SET TASK -
Using the data that follows, return exactly the lines from the one that contains "the cut plane." through the one that contains "imported = [obj", ends included.

GIVEN MATERIAL -
________________
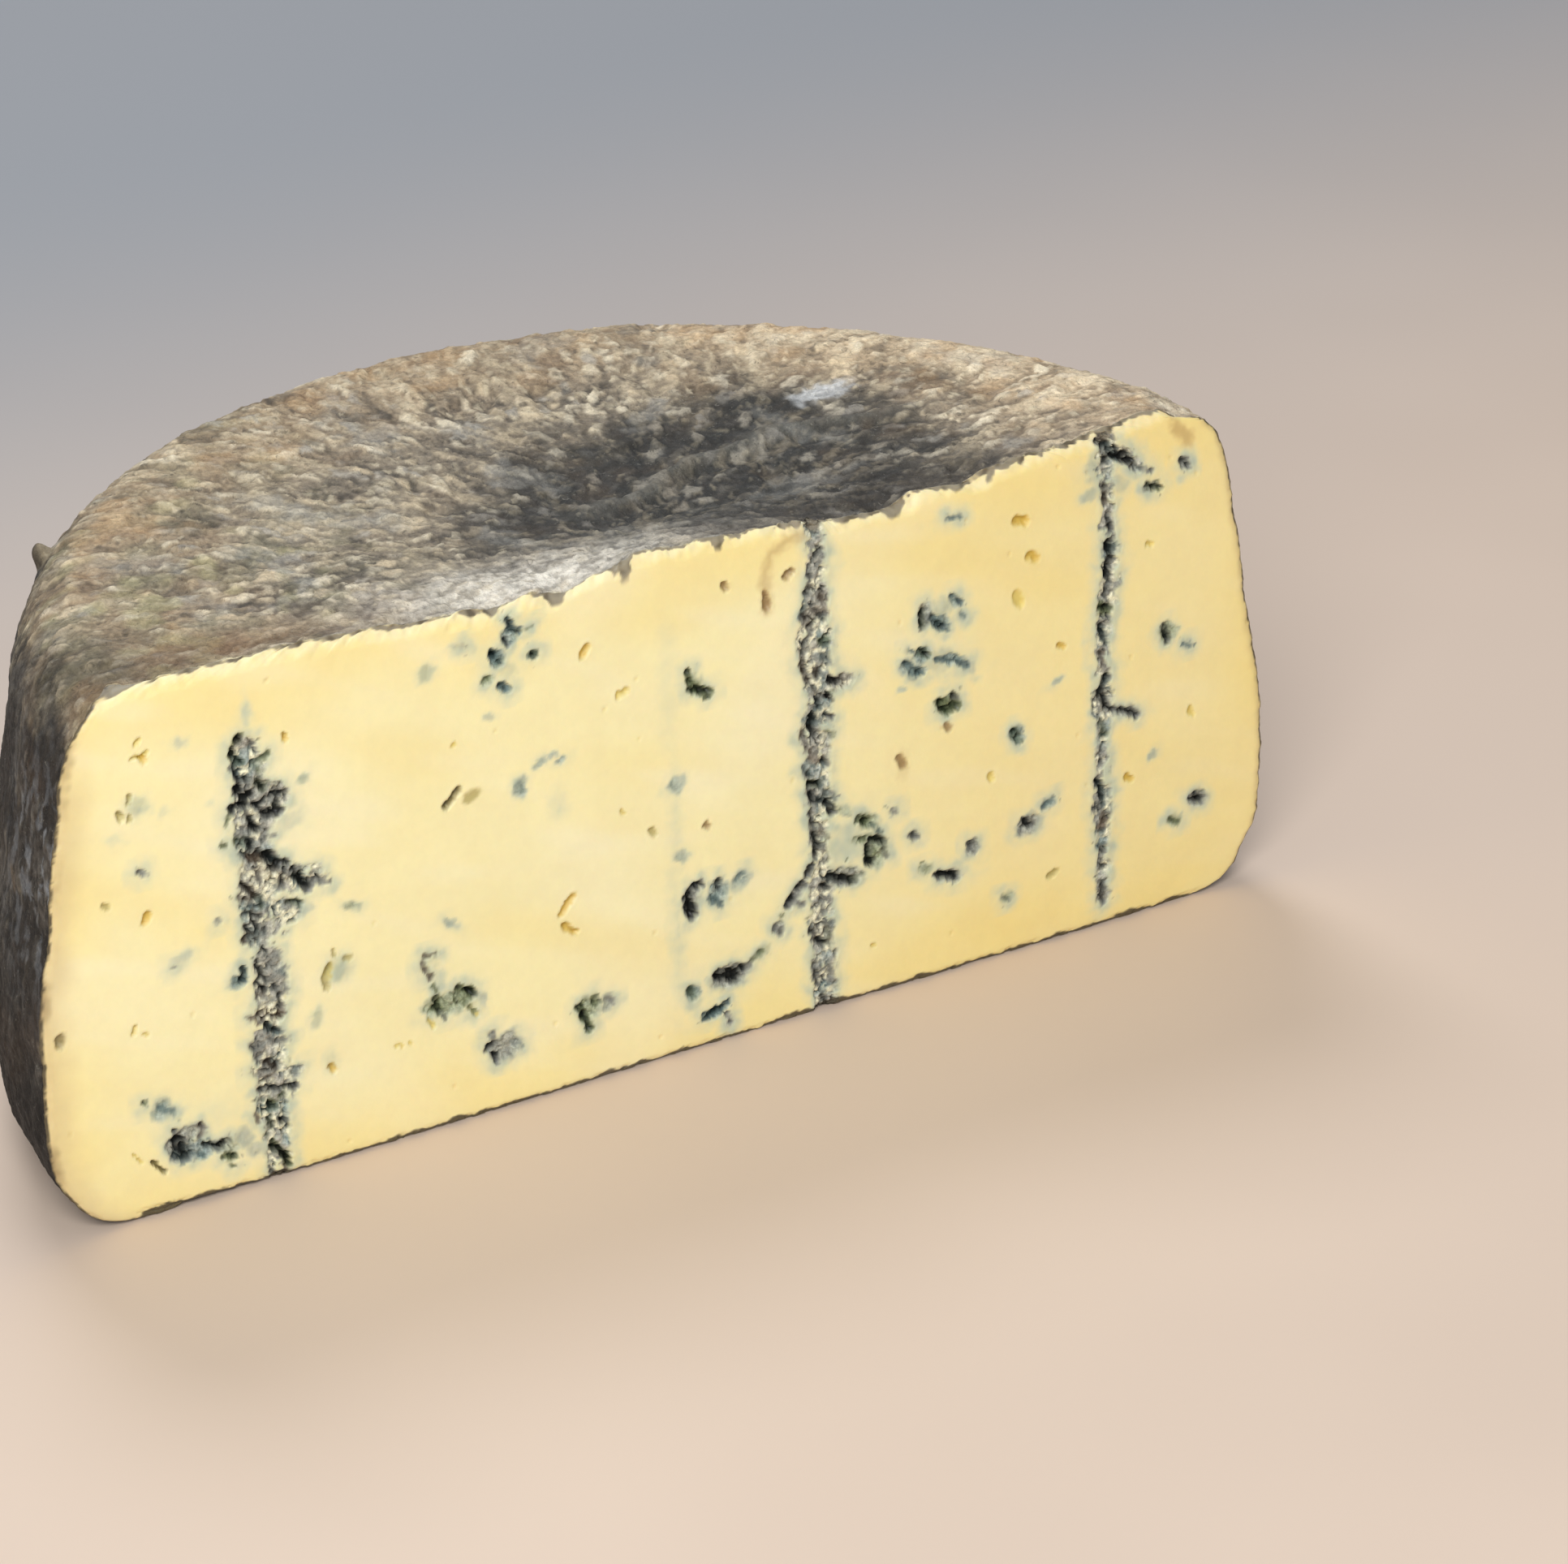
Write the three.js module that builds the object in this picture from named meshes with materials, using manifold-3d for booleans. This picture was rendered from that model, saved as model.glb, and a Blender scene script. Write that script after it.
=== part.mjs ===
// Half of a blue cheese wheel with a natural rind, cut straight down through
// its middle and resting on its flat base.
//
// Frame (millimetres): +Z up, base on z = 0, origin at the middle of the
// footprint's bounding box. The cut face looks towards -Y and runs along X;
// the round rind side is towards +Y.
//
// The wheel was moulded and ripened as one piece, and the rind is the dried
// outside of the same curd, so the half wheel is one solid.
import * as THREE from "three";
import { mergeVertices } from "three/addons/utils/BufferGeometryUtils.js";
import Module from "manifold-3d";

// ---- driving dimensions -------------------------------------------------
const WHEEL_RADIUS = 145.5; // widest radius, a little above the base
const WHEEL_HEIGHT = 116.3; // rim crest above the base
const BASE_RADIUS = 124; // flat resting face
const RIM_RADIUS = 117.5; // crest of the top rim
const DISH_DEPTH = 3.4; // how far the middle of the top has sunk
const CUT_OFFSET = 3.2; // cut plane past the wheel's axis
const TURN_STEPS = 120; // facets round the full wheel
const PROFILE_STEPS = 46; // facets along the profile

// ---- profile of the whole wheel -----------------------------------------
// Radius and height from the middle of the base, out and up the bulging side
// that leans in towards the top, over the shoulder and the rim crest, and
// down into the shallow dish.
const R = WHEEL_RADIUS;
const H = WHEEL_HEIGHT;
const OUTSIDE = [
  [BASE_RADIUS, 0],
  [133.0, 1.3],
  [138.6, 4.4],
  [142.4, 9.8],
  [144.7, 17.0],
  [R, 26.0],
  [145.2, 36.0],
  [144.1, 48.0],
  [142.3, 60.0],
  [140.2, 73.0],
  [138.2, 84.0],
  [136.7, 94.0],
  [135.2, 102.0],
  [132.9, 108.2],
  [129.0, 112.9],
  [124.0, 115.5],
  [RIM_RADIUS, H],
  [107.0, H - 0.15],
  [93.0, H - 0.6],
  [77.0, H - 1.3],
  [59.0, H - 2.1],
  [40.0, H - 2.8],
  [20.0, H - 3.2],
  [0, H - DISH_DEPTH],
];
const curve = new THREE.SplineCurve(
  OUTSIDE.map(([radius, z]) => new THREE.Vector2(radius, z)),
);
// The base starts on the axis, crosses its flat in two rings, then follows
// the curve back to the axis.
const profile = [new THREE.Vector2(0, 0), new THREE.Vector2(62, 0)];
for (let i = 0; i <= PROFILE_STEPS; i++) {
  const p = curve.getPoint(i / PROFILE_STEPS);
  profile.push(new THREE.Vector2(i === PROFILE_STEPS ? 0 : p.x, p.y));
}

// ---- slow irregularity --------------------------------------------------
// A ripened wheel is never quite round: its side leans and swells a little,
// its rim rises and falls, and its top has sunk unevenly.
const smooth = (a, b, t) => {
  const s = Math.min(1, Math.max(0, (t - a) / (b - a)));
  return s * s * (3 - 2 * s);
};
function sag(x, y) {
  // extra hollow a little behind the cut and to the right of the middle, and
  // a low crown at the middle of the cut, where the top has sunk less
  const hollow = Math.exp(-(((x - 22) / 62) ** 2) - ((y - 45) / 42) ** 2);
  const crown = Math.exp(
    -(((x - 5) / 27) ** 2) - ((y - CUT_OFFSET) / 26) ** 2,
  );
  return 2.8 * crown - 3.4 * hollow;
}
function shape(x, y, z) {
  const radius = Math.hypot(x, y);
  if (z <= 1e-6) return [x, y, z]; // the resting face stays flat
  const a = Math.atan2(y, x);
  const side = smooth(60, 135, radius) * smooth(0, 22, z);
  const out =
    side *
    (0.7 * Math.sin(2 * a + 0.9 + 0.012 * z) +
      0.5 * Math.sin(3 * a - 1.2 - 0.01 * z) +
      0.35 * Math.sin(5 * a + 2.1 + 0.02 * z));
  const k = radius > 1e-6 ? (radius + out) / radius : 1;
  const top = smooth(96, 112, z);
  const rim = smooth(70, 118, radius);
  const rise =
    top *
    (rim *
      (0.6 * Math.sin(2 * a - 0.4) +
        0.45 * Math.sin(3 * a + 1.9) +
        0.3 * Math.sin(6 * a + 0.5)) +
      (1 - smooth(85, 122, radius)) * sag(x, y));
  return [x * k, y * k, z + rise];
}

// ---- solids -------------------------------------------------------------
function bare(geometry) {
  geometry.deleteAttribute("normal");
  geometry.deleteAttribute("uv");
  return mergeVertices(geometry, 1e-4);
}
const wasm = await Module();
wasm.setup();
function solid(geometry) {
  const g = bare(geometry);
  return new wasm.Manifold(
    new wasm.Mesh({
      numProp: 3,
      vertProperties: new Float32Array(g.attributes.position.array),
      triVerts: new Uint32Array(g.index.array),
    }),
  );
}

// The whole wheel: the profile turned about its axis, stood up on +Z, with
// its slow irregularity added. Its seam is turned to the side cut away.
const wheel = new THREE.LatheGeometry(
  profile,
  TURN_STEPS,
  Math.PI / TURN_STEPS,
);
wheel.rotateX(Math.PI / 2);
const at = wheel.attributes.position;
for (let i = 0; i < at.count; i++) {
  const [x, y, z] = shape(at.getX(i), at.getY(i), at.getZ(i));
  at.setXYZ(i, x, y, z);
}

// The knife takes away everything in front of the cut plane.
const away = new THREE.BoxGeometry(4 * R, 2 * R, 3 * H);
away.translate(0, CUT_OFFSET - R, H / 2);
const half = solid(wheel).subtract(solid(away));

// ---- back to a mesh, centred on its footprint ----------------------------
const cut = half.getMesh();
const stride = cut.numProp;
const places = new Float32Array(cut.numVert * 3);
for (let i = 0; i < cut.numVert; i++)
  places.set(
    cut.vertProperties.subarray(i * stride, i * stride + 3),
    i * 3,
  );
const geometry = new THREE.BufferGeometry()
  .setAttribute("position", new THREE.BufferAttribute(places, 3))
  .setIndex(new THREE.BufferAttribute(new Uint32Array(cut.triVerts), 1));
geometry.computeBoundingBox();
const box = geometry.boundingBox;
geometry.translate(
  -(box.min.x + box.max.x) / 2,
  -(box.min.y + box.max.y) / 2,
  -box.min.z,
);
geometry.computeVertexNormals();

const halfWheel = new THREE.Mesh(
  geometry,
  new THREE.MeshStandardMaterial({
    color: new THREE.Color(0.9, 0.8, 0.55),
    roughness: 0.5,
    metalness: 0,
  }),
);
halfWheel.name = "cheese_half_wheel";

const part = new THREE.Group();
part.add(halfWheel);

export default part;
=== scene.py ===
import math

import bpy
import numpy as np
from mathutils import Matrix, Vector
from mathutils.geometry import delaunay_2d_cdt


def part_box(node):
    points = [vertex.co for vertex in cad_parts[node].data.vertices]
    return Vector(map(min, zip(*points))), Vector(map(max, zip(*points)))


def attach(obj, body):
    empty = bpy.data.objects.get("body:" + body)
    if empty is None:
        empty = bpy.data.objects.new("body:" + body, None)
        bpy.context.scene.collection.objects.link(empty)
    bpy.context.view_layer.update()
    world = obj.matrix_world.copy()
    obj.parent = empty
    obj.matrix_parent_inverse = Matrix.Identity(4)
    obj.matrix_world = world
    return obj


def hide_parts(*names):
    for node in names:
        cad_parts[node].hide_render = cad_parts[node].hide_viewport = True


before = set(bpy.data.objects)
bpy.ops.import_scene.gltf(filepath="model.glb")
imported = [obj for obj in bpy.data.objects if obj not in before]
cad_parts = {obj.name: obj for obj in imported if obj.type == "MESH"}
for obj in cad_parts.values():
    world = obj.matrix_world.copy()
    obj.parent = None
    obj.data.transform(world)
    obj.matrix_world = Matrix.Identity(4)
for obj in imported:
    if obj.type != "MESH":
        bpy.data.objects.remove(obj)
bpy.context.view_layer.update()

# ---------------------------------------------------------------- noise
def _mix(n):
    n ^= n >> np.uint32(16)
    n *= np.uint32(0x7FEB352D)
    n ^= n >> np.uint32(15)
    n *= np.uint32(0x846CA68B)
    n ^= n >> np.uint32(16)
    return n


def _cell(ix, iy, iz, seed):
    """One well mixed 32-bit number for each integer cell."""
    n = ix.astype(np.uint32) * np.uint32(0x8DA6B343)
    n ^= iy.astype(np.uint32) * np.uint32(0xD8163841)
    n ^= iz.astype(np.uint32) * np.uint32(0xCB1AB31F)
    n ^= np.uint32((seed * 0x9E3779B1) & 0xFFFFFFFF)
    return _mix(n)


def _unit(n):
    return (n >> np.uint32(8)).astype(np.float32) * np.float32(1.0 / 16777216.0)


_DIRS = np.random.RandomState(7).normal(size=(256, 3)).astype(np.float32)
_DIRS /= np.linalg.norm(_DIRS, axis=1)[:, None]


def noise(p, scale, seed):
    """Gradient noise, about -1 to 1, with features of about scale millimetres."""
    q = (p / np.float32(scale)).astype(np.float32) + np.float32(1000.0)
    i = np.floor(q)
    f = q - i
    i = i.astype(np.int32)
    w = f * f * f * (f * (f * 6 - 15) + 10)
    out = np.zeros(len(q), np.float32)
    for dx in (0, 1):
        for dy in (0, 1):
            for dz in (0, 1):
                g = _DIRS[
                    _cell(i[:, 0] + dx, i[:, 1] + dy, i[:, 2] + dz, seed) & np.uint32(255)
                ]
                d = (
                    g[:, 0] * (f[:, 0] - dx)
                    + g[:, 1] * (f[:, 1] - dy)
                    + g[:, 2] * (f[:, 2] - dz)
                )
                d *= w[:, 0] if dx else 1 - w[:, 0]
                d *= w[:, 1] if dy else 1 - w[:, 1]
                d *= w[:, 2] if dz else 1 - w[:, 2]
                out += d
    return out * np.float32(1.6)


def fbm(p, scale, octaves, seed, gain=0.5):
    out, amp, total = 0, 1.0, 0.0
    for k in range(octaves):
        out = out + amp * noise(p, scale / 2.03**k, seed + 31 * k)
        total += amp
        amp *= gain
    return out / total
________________
EXERCISE OUTPUT -
// The knife takes away everything in front of the cut plane.
const away = new THREE.BoxGeometry(4 * R, 2 * R, 3 * H);
away.translate(0, CUT_OFFSET - R, H / 2);
const half = solid(wheel).subtract(solid(away));

// ---- back to a mesh, centred on its footprint ----------------------------
const cut = half.getMesh();
const stride = cut.numProp;
const places = new Float32Array(cut.numVert * 3);
for (let i = 0; i < cut.numVert; i++)
  places.set(
    cut.vertProperties.subarray(i * stride, i * stride + 3),
    i * 3,
  );
const geometry = new THREE.BufferGeometry()
  .setAttribute("position", new THREE.BufferAttribute(places, 3))
  .setIndex(new THREE.BufferAttribute(new Uint32Array(cut.triVerts), 1));
geometry.computeBoundingBox();
const box = geometry.boundingBox;
geometry.translate(
  -(box.min.x + box.max.x) / 2,
  -(box.min.y + box.max.y) / 2,
  -box.min.z,
);
geometry.computeVertexNormals();

const halfWheel = new THREE.Mesh(
  geometry,
  new THREE.MeshStandardMaterial({
    color: new THREE.Color(0.9, 0.8, 0.55),
    roughness: 0.5,
    metalness: 0,
  }),
);
halfWheel.name = "cheese_half_wheel";

const part = new THREE.Group();
part.add(halfWheel);

export default part;
=== scene.py ===
import math

import bpy
import numpy as np
from mathutils import Matrix, Vector
from mathutils.geometry import delaunay_2d_cdt


def part_box(node):
    points = [vertex.co for vertex in cad_parts[node].data.vertices]
    return Vector(map(min, zip(*points))), Vector(map(max, zip(*points)))


def attach(obj, body):
    empty = bpy.data.objects.get("body:" + body)
    if empty is None:
        empty = bpy.data.objects.new("body:" + body, None)
        bpy.context.scene.collection.objects.link(empty)
    bpy.context.view_layer.update()
    world = obj.matrix_world.copy()
    obj.parent = empty
    obj.matrix_parent_inverse = Matrix.Identity(4)
    obj.matrix_world = world
    return obj


def hide_parts(*names):
    for node in names:
        cad_parts[node].hide_render = cad_parts[node].hide_viewport = True


before = set(bpy.data.objects)
bpy.ops.import_scene.gltf(filepath="model.glb")
imported = [obj for obj in bpy.data.objects if obj not in before]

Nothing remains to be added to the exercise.